Tragic incidents like that at San Bruno often result from several improbable factors combining in the worst possible location. We’ve already identified two at San Bruno: 1) the use of several lengths of lower quality pipe containing seam defects, which were still strong enough to last decades, and 2) errors in the GIS that rendered the operator blind to the seamed pipe. A third wildcard was a 2008 sewer replacement project that used a standard pneumatic fracturing technique which likely damaged the nearby suspect pipe. The confluence of these three factors is highly unlikely; the San Bruno incident was unforeseeable. Like stock market crashes, many pipeline accidents are explainable only in hindsight. As with the market, despite predictive risk models, pipeline accidents remain inherently unpredictable. They are black swans.

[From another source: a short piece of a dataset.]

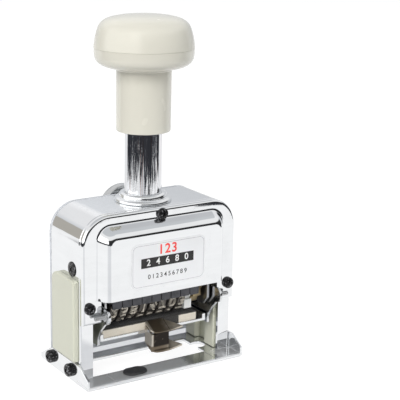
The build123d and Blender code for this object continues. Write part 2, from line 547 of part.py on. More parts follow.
def leaf_z(top, y):
    """Height of a leaf's upper face at y."""
    return top - LEAF_FALL * (CLIP_BACK - y)


def leaf(top):
    """A sloping finger leaf with one pointed wing."""
    back = Polyline(LEAF_TIP, (LEAF_RIGHT, 0), (LEAF_LEFT, 0), LEAF_CORNER)
    front = Spline(LEAF_CORNER, (-3.3, -4.9), (-0.3, -5.6), (4.5, -5.5), LEAF_TIP)
    column = Pos(0, CLIP_BACK, 0) * extrude(make_face([back, front]), 30)
    y0, y1 = CLIP_BACK - 8, CLIP_BACK + 1
    slab = slab_x([(y0, leaf_z(top, y0)), (y1, leaf_z(top, y1)),
                   (y1, leaf_z(top, y1) - LEAF_DEPTH), (y0, leaf_z(top, y0) - LEAF_DEPTH)],
                  LEAF_LEFT - 1, LEAF_TIP[0] + 1)
    return column & slab


def finger_clip():
    """Two leaves that are squeezed to release the tray; a channel on the tray carries them."""
    foot_back, foot_front = (leaf_z(LOWER_LEAF, y) - LEAF_DEPTH for y in (TRAY_FRONT, WEB_FRONT))
    channel = slab_x([(TRAY_FRONT, TRAY_TOP), (WEB_FRONT, WEB_TOP), (WEB_FRONT, foot_front),
                      (TRAY_FRONT, foot_back)], WEB_LEFT, WEB_RIGHT)
    channel -= block((WEB_LEFT + CLIP_WALL, WEB_RIGHT - CLIP_WALL),
                     (WEB_FRONT + CLIP_WALL, TRAY_FRONT + 1), (0, 30))
    lower = channel + leaf(LOWER_LEAF)
    lower -= rod_x(WEB_LEFT - 1, WEB_RIGHT + 1, HINGE_Y, HINGE_Z, PIN_R)
    keep("clip_lower", lower)
    keep("clip_pin", rod_x(WEB_LEFT, WEB_RIGHT, HINGE_Y, HINGE_Z, PIN_R))
    inside = (WEB_LEFT + CLIP_WALL + 0.1, WEB_RIGHT - CLIP_WALL - 0.1)
    upper = block(inside, (HINGE_Y - 0.4, HINGE_Y + 0.4), (HINGE_Z, leaf_z(UPPER_LEAF, HINGE_Y) - 0.3))
    upper += rod_x(*inside, HINGE_Y, HINGE_Z, 0.95)
    upper -= rod_x(inside[0] - 1, inside[1] + 1, HINGE_Y, HINGE_Z, PIN_R + RUNNING)
    keep("clip_upper", upper + leaf(UPPER_LEAF))


# ---------------------------------------------------------------- setting dial and lock button
DIAL_FRONT, DIAL_REAR, POST_R = REAR_FACE + 0.8, 17.6, 1.5


def rear_controls():
    dial = rod_y(DIAL_FRONT, DIAL_REAR, 0, DIAL_Z, DIAL_R)
    dial = chamfer(dial.edges(), 0.3)
    dial += rod_y(REAR_FACE + 0.1, DIAL_FRONT, 0, DIAL_Z, 4.5)
    dial -= rod_y(DIAL_REAR - 0.8, DIAL_REAR + 1, 0, DIAL_Z, 5.2)
    dial -= rod_y(10, 20, 0, DIAL_Z, POST_R + RUNNING)
    keep("repeat_dial", dial)
    post = rod_y(BAND_REAR - 0.6, DIAL_REAR - 0.6, 0, DIAL_Z, POST_R)
    post += rod_y(BAND_REAR - 0.6, BAND_REAR, 0, DIAL_Z, 2.6)
    post += rod_y(DIAL_REAR - 0.6, DIAL_REAR + 0.5, 0, DIAL_Z, 3.0)
    keep("dial_post", post)
    pointer = extrude(facing_front(REAR_FACE + 0.6) * Pos(0, DIAL_Z - DIAL_R - 3.1)
                      * Triangle(a=4.0, b=4.4, c=4.4), 0.6)
    keep("dial_pointer", pointer)

    bush = rod_y(BAND_REAR, REAR_FACE, LOCK_X, LOCK_Z, 3.2)
    bush += rod_y(REAR_FACE, REAR_FACE + 0.6, LOCK_X, LOCK_Z, 4.2)
    keep("lock_bush", bush - rod_y(10, 15, LOCK_X, LOCK_Z, LOCK_R + RUNNING))
    button = rod_y(8.6, 16.0, LOCK_X, LOCK_Z, LOCK_R)
    cap = rod_y(16.0, 17.8, LOCK_X, LOCK_Z, 3.4)
    button += fillet(cap.edges().group_by(Axis.Y)[-1], 0.7)
    button += rod_y(BAND_REAR - 1.1, BAND_REAR - 0.1, LOCK_X, LOCK_Z, 3.0)
    keep("lock_button", button)
    wire_r, turns, length = 0.25, 3, 2.0
    spring = coil(LOCK_R + 0.55, wire_r, turns, length)
    keep("lock_spring", Pos(LOCK_X, REAR_FACE + 0.6 + wire_r, LOCK_Z) * TO_REAR * spring)


def main():
    base()
    case_band()
    front_cover()
    rear_cover()
    guides()
    guide_tube()
    knob()
    carriage()
    detents()
    number_wheels()
    feed_drive()
    ink_frame()
    finger_clip()
    rear_controls()
    os.makedirs("parts", exist_ok=True)
    for name, shape in NODES.items():
        export_step(shape, f"parts/{name}.step")
    print(len(NODES), "nodes")


main()
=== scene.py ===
"""Numbering machine: the finished surfaces and rounded pieces around the construction frame.

Lengths in the building functions are millimetres; every mesh is scaled to metres when it is kept.
+Z is up, -Y is the front with the label, and the origin is the centre of the footprint.
"""

import math

import bmesh
import bpy
from bpy.props import FloatProperty, FloatVectorProperty, IntProperty, PointerProperty, StringProperty
from mathutils import Matrix, Vector, noise


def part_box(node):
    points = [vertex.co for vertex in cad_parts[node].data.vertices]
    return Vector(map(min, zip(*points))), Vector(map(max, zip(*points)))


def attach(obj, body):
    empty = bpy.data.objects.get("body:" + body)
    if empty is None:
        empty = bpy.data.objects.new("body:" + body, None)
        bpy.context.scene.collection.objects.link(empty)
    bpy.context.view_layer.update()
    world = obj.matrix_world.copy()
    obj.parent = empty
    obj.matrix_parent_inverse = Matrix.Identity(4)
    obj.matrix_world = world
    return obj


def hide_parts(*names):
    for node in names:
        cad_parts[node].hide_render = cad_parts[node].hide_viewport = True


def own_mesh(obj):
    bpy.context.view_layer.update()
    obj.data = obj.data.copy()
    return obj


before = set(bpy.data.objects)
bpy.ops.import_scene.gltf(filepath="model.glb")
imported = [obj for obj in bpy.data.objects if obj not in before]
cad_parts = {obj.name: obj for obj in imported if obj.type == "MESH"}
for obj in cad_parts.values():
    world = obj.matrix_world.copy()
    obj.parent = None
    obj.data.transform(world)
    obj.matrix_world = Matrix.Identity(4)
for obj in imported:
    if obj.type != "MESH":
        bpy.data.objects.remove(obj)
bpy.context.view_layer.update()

bl_info = {
    "name": "Numbering Machine",
    "version": (1, 0, 0),
    "blender": (4, 5, 0),
    "location": "View3D > Sidebar > Numbering Machine",
    "description": "Builds a hand numbering machine piece by piece",
    "category": "Object",
}

MM = 0.001


def span(node):
    """A construction node's lowest and highest corners, in millimetres."""
    low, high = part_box(node)
    return low / MM, high / MM


# ------------------------------------------------------------ sizes taken from the frame
BAND_LOW, BAND_HIGH = span("case_band")
CASE_HALF, CASE_TOP, CASE_FOOT = BAND_HIGH.x, BAND_HIGH.z, BAND_LOW.z
BASE_HIGH = span("base_plate")[1]
COVER_LOW = span("front_cover")[0]
REAR_LOW, REAR_HIGH = span("rear_cover")
TUBE_LOW, TUBE_HIGH = span("guide_tube")
COLLAR_LOW, COLLAR_HIGH = span("tube_collar")
NECK_LOW = span("knob_body")[0].z
CAP_LOW, CAP_HIGH = span("knob_cap")
LABEL_LOW, LABEL_HIGH = span("name_label")
FELT_LOW, FELT_HIGH = span("ink_felt")
SHAFT_LOW, SHAFT_HIGH = span("wheel_shaft")
DIAL_LOW, DIAL_HIGH = span("repeat_dial")
PAD_LOW = span("guide_left")[0]
GUIDE_FOOT, GUIDE_HEAD = (corner.z for corner in span("guide_right"))
TUBE_Y = (TUBE_LOW.y + TUBE_HIGH.y) / 2
COLLAR_R = (COLLAR_HIGH.x - COLLAR_LOW.x) / 2
WHEEL_Y, WHEEL_Z = (SHAFT_LOW.y + SHAFT_HIGH.y) / 2, (SHAFT_LOW.z + SHAFT_HIGH.z) / 2
PARTING_Z = CAP_LOW.z
LABEL_Z = (LABEL_LOW.z + LABEL_HIGH.z) / 2

# ------------------------------------------------------------ the machine's own sizes, millimetres
CASE_CORNER, BAND_WALL, BAND_BEND = 11.0, 1.2, 0.8
FLANGE_WIDTH, FLANGE_THICK = 5.4, 1.0
COVER_FACE = BAND_LOW.y - 2.2
COVER_ROLL, SHELL_WALL = 1.2, 1.0
MOUTH_HALF, PANEL_FOOT = 25.3, 31.8
PANEL_ROOT = (27.1, 59.1, 5.5)
PANEL_TOP = (23.6, 55.1, 2.5)
SHEET, SIDE_SHEET, BASE_CORNER = 1.5, 1.0, 1.2
WINDOW_LEFT, WINDOW_RIGHT, WINDOW_Y = -27.0, 22.5, (-10.0, 5.0)
NOTCH_LEFT, NOTCH_RIGHT, NOTCH_R = -28.0, 24.0, 3.0
SIDE_TOP = BASE_HIGH.z
SEAM_X, SEAM_WIDTH, SEAM_DEPTH = 21.9, 0.3, 0.25
TUBE_R, TUBE_BORE_R = 7.0, 5.6
GUIDE_PAD_Y, GUIDE_PAD_Z = (-9.9, 7.1), (8.5, 39.4)
PAD_FRONT_CORNER, PAD_REAR_CORNER = 1.3, 3.4
GUIDE_Y, GUIDE_IN = (-8.8, 10.4), 27.0
CHANNEL_Y, CHANNEL_FLOOR = (-3.0, 4.0), 29.6
SIDE_WINDOW_Y, SIDE_WINDOW_Z = (-7.0, 4.8), (12.0, 37.0)
LOCK_X, LOCK_Z, LOCK_HOLE_R = 19.0, 50.0, 3.2
LAND_R, GROUND_R, DIGIT_R = 9.6, 8.7, 10.0
LAND_HALF_GAP, SHAFT_HOLE_R = 0.65, 1.55
TOOTH_TIP_R, TOOTH_ROOT_R, TOOTH_BACK_ANGLE = 8.3, 7.1, 16
RIM_LOW, RIM_HIGH, RATCHET_HIGH = -1.85, 1.3, 1.8
WHEEL_COUNT, WHEEL_PITCH, FIRST_WHEEL_X = 8, 4.2, -18.9
BLANK_WHEELS = 2
WEB_RIGHT = 3.5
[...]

Taleb emphasizes that black swans are creatures of chance; the best we can hope for is to make ourselves less vulnerable to them. One technique Taleb uses to assess potential outliers is brute force statistical modeling via Monte Carlo simulation. Given a range of potential inputs for an analytical model, Monte Carlo simulation calculates all possible outcomes. Given some notion of the level of error (uncertainty) in the input data, when applied to a pipeline risk model Monte Carlo simulation will output a probability distribution of relative risk values, rather than the single number output by risk models currently in use. More certain input data narrows the probability distribution; less certain input data widens it. Correctly applied to situations like San Bruno, Monte Carlo simulation might tell us we don’t know what we think we know.
A last word of caution: We must consider the impact of the unknown. Like our GIS databases, our risk models are reductionist. They are incapable of addressing factors outside the domain of the model itself. Even if the risk model inputs are well constrained, and the Monte Carlo risk probability distribution narrow, we are still at risk. Black swan events may still emerge from circumstances beyond the scope of our models.